4.2 Enhancing Traceability
AI-generated reports include trace logs and parameter summaries, allowing decision reviewers to see how outputs were shaped—and by whom.
4.3 Enabling Political Accountability
When value weightings are encoded explicitly, they can be debated and changed. This recasts policy interpretation as a governable act, not a professional mystique.
4.4 Scenario Testing
Because parameters are modular, institutions can simulate how different policy framings affect outcomes—testing, for example, a housing-led vs. heritage-led configuration over the same evidence base.
4.5 Supporting Equity
Discretion often reproduces power asymmetries through omission or habitual framing. Parameterisation surfaces these choices. It invites scrutiny of who benefits, who loses, and whose voices are prioritised. Equity-led parameters—e.g., weighting social rent more heavily or requiring cumulative impact tests in marginalised areas—can be proposed, tested, and debated.
5. Practical Applications
- Report drafting: Officers use LLMs guided by declared parameters to generate narrative reports.

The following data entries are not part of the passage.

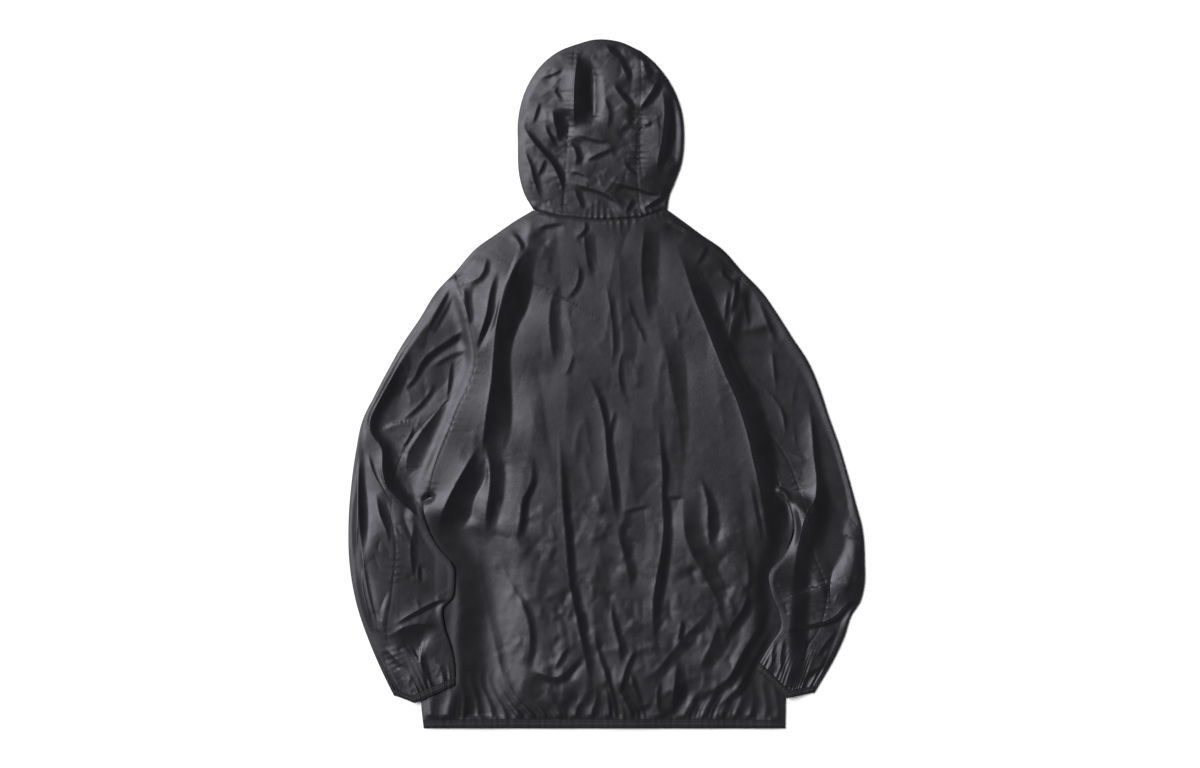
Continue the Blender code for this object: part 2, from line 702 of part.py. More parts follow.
class Hood:
    """Three panels: the side ones turn under at the outline, the centre one at the crown."""

    def __init__(self):
        self.up = np.linspace(0, 1, HOOD_ROWS + 1)
        self.crown = rounded(CROWN, NECK_STEPS + 1)
        self.crown_in = inward(self.crown, 1) * ROLL
        self.neck = neck_line()

    def seam(self, side):
        """Seam of the centre and a side panel on the top layer, up to the turned crown."""
        end = 0 if side == "left" else -1
        start = self.neck[NECK_SIDE_STEPS if side == "left" else -1 - NECK_SIDE_STEPS]
        stop = self.crown[end] + self.crown_in[end]
        line = rounded(HOOD_SEAM[side], 100)[2:]
        line = line[line[:, 1] < stop[1] - 1]
        return even(np.vstack([start, line, stop]), HOOD_ROWS + 1)

    def side_edge(self, side):
        """Starts of the side's turned edge from the neck to the crown, and its turn."""
        line = rounded(HOOD_OUTLINE[side], HOOD_ROWS + 1)
        way_in = inward(line, 1 if side == "left" else -1) * ROLL
        way_in[0] = NECK_END_TURN[side]
        way_in[-1] = self.crown_in[0 if side == "left" else -1]
        return line + way_in, -way_in

    def side_top(self, side):
        edge, seam = self.side_edge(side)[0], self.seam(side)
        blend = np.linspace(0, 1, NECK_SIDE_STEPS + 1)[None, :, None]
        plan = edge[:, None] * (1 - blend) + seam[:, None] * blend
        height = hood_height(plan[..., 0], plan[..., 1])
        height[:, 0] = LAID
        height[-1] = LAID
        return with_height(plan, height)

    def side_under(self, side):
        edge = self.side_edge(side)[0]
        low = neckline(side)
        face = rounded(FACE_EDGE[side], HOOD_ROWS + 1)
        face[0] = low[-1]
        across = np.linspace(0, 1, NECKLINE_STEPS + 1)
        high = edge[-1] + (face[-1] - edge[-1]) * across[:, None]
        return with_height(patch(edge, face, low, high, across, self.up), 0.0)

    def centre_top(self):
        left, right = self.seam("left"), self.seam("right")
        low = self.neck[NECK_SIDE_STEPS:-NECK_SIDE_STEPS]
        high = self.crown + self.crown_in
        across = np.linspace(0, 1, NECK_STEPS + 1)
        plan = patch(left, right, low, high, across, self.up)
        height = hood_height(plan[..., 0], plan[..., 1])
        height[-1] = LAID
        return with_height(plan, height)

    def centre_under(self):
        """Turned crown and the cloth under it, as far as the face opening."""
        start = self.crown + self.crown_in
        roll = turned_edge(start, -self.crown_in, np.zeros(NECK_STEPS + 1))
        face = rounded(FACE_TOP, NECK_STEPS + 1)
        share = np.linspace(0, 1, HOOD_CROWN_STEPS + 1)[:, None, None]
        return roll, with_height(start * (1 - share) + face * share, 0.0)

    def narrowed(self, points):
        """The centre panel's points, drawn in from the side panels by the seam's space."""
        points = points + (0, SEAM, 0)
        points[..., 0] *= 1 - 1.5 * SEAM / 50
        return points


def make_hood(material):
    hood = Hood()
    shift = (0, SEAM, 0)
    for side in OUTLINES:
        cloth = Cloth()
        edge, turns = hood.side_edge(side)
        cloth.grid(hood.side_top(side) + shift)
        cloth.grid(turned_edge(edge, turns, np.zeros(len(edge))) + shift)
        cloth.grid(hood.side_under(side) + shift)
        cloth.make(f"hood_{side}", material)
    cloth = Cloth()
    for part in (hood.centre_top(), *hood.centre_under()):
        cloth.grid(hood.narrowed(part))
    cloth.make("hood_centre", material)


# ---------------------------------------------------------------- zip


def tape_height(y):
    """Underside of the tapes: the inner side of the fronts' edges."""
    return front_height(FRONT_EDGE, y) + WALL + TAPE_GAP


def make_zip_tape(plan, side, material):
    """Tape on the inner side of a front's edge, with a row for each of the front's."""
    sign = -1 if side == "left" else 1
    across = sign * np.array([TAPE_EDGE, TAPE_EDGE + TAPE_WIDTH])
    up = plan[2:-1, -1, 1]
    tape = np.stack(np.meshgrid(across, up), axis=-1)
    cloth = Cloth()
    cloth.grid(with_height(tape, tape_height(up)[:, None]))
    return cloth.make(f"zip_tape_{side}", material, TAPE_WALL, faces_down=True)


def box(mesh, low, high):
    """A box between two corners, in millimetres from the slider's middle."""
    low, high = np.array(low, float), np.array(high, float)
    made = bmesh.ops.create_cube(mesh, size=1.0)["verts"]
    for vert in made:
        vert.co = (low + high) / 2 + (high - low) * np.array(vert.co)


def slider_levels():
    """Heights of the slider's lower plate, of its upper plate and of the pull's axis."""
    lower = SLIDER_LIFT
    upper = lower + SLIDER_SIZE[2] + PLATE_SPACE
    return lower, upper, lower - STRAP_SPACE / 2


def mesh_from_boxes(name, boxes, origin, material):
    """One solid from boxes that overlap, joined by Boolean unions."""
    pieces = []
    for number, (low, high) in enumerate(boxes):
        mesh = bmesh.new()
        box(mesh, low, high)
        bmesh.ops.scale(mesh, vec=(METRES,) * 3, verts=mesh.verts)
        data = bpy.data.meshes.new(f"{name}_{number}")
        mesh.to_mesh(data)
        mesh.free()
        pieces.append(add_object(name if number == 0 else f"{name}_cutter_{number}", data, material))
    place = (np.array(origin, float) - (*CENTRE, 0)) * METRES
    for piece in pieces:
        piece.location = place
    for other in pieces[1:]:
        PARTS.objects.unlink(other)
        CUTTERS.objects.link(other)
        other.hide_render = True
        other.display_type = "WIRE"
        union = pieces[0].modifiers.new("Join", "BOOLEAN")
        union.operation = "UNION"
        union.solver = "EXACT"
        union.object = other
    return pieces[0]


def make_slider(material):
    """Two plates round the teeth, a post between the tapes and a strap for the pull."""
    lower, upper, _ = slider_levels()
    half_x, half_y, plate = SLIDER_SIZE[0] / 2, SLIDER_SIZE[1] / 2, SLIDER_SIZE[2]
    strap_x, strap_y = STRAP_WIDTH / 2, STRAP_LENGTH / 2
    strap_low = lower - STRAP_SPACE - STRAP_WALL
    boxes = [
        ((-half_x, -half_y, lower), (half_x, half_y, lower + plate)),
        ((-half_x, -half_y, upper), (half_x, half_y, upper + plate)),
        ((-1.3, half_y - 4.0, lower + plate / 2), (1.3, half_y - 0.5, upper + plate / 2)),
        ((-strap_x, -strap_y, strap_low), (strap_x, strap_y, strap_low + STRAP_WALL)),
        ((-strap_x, -strap_y, strap_low), (strap_x, -strap_y + STRAP_WALL, lower + plate / 2)),
        ((-strap_x, strap_y - STRAP_WALL, strap_low), (strap_x, strap_y, lower + plate / 2)),
    ]
    return mesh_from_boxes("zip_slider", boxes, (0, SLIDER_Y, 0), material)


def make_pull(material):
    """Pull tab: a plate with a window at one end, whose bar turns in the slider's strap."""
    axis = slider_levels()[2]
    half, bar = PULL_WIDTH / 2, PULL_WALL / 2
    window_end = -bar - WINDOW_LENGTH
    boxes = [
        ((-half, -bar, -bar), (half, bar, bar)),
        ((-half, -PULL_LENGTH, -bar), (half, window_end, bar)),
        ((-half, window_end - 1, -bar), (-half + PULL_ARM, bar, bar)),
        ((half - PULL_ARM, window_end - 1, -bar), (half, bar, bar)),
    ]
    pull = mesh_from_boxes("zip_pull", boxes, (0, SLIDER_Y, axis), material)
    for piece in (pull, *CUTTERS.objects):
        if piece.name.startswith("zip_pull"):
            piece.rotation_euler.x = np.radians(PULL_TILT)


CUTTERS = bpy.data.collections.new("cutters")


def main():
    for old in list(bpy.data.objects):
        bpy.data.objects.remove(old, do_unlink=True)
    bpy.context.scene.collection.children.link(PARTS)
    bpy.context.scene.collection.children.link(CUTTERS)
    nylon = make_material("coated_nylon", NYLON, 0.42)
    elastic = make_material("elastic_binding", ELASTIC, 0.7)
    metal = make_material("zip_metal", METAL, 0.35, 1.0)
    body = Body()
    make_back(body, nylon)
    make_hem_binding(body, elastic)
    for side in OUTLINES:
        plan = front_plan(body, side)
        make_front(plan, side, nylon)
        make_front_binding(plan, side, elastic)
        make_zip_tape(plan, side, elastic)
        sleeve = Sleeve(side)
        make_sleeve_panel(sleeve, "upper", nylon)
        make_sleeve_panel(sleeve, "under", nylon)
        make_cuff_binding(sleeve, elastic)
    make_hood(nylon)
    make_slider(metal)
    make_pull(metal)


main()
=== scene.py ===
"""Looks of the sun protection jacket: thin coated nylon laid flat, back up.

Each sheet is a fine shell on the form of the solid that it replaces. Sizes are in
millimetres from the middle of the hem, as in the part, and become metres in to_row.
Left and right are those of the picture.
"""

from collections import namedtuple

import bmesh
import bpy
import numpy as np
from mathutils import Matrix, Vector


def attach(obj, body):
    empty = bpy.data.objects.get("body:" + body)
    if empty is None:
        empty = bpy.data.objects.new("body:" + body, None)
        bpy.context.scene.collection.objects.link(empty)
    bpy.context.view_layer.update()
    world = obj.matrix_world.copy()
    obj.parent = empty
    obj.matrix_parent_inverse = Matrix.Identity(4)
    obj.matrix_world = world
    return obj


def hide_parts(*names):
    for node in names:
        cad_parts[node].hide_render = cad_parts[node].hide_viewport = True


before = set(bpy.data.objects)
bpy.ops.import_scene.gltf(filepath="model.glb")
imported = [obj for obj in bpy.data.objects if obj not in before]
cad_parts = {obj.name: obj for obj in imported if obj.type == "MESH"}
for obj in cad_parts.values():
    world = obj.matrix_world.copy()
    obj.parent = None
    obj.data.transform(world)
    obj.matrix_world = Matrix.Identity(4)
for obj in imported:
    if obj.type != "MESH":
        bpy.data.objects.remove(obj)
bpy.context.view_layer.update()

METRES = 0.001
CENTRE = (2.3, 490.4)  # of the whole, where the row's origin is

BINDING = 12.0  # width of the elastic bindings
BINDING_WALL = 1.3
LAID = 3.6  # height of the top layer where it turns under
ROLL = LAID / 2
ROLL_STEPS = 8
STACK = 6.6  # height of the forearms' underside on the body
TURN_UNDER = 12.0  # cloth turned under along the body's sides and shoulders
STITCH_PITCH, STITCH_LIFT = 3.4, 0.12
STITCH_SIZE = (2.5, 0.55, 0.4)

SIGN = {"left": 1, "right": -1}  # way along X from the edge of each side into the garment
END = {"left": 0, "right": -1}  # of a line drawn from the left to the right

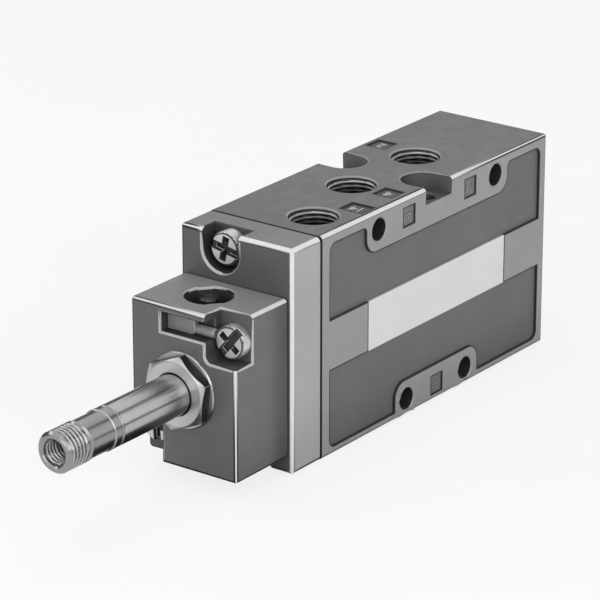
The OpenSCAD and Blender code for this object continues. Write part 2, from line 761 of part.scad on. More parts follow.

- Policy sensitivity analysis: Authorities model how shifts in parameters affect outcomes across applications.
- Appeals and inspection: Inspectors or communities review the decision logic, not just its surface narrative.
- Inter-authority comparison: Divergence in reasoning frameworks can be traced and aligned where appropriate.
- Induction and training: Parameter sets act as transparent teaching materials, accelerating organisational learning.
6. Theoretical Foundations
Parameterised discretion draws on several key theoretical traditions that help clarify its rationale.
Street-level bureaucracy (Lipsky 1980) reveals how discretionary judgement by front-line professionals operationalises abstract policy. Parameterised discretion formalises this process without eliminating it—structuring the conditions under which judgement is applied while preserving professional involvement.
Discretion as institutional guidance (Booth 1996) sees flexibility as a deliberate design feature. Parameterised discretion retains this, while making its structure inspectable and transferable.
Collaborative and communicative planning (Healey 1997; Forester 1999) view planning as value negotiation. Parameterised discretion externalises these values for scrutiny and iterative refinement.
Reflective practice (Schön 1983) positions professional judgement as an evolving, situated skill. Our framework supports this through modifiable, versioned parameters.
Algorithmic accountability (Kroll et al. 2017) insists on legible inputs for AI systems. Parameterised discretion meets this standard by foregrounding structured value choices.
7. Risks and Design Challenges
- False objectivity: Parameters may obscure contestable values behind a veneer of procedural neutrality.
- Governance opacity: If parameter authorship is not transparent, discretion may be captured upstream.
- Over-standardisation: Excessive reliance on templates may erode professional reflexivity.
- Institutional inertia: Without formal mechanisms for revising parameter sets, drift or entrenchment may occur.
These risks are not arguments against the model, but warnings that infrastructural power must itself be governed.
8. Conclusion
Parameterised discretion offers a model for digital planning systems that neither mystifies judgement nor seeks to erase it. It treats AI not as a black-box decision-maker, but as a configurable reasoning assistant bound to declared public values. It brings planning discretion into the domain of infrastructure: legible, revisable, and politically accountable.
By doing so, it invites a new era of procedural imagination—where the politics of planning are not hidden in prose, but surfaced, shared, and subject to democratic control.
References (Indicative)
- Booth, P. (1996). Controlling Development: Certainty and Discretion. Routledge.
- Forester, J. (1999). The Deliberative Practitioner. MIT Press.
- Healey, P. (1997). Collaborative Planning. Macmillan.
- Kroll, J. A., et al. (2017). "Accountable Algorithms." University of Pennsylvania Law Review, 165, 633–705.
- Lipsky, M. (1980). Street-Level Bureaucracy. Russell Sage Foundation.
- Schön, D. A. (1983). The Reflective Practitioner. Basic Books.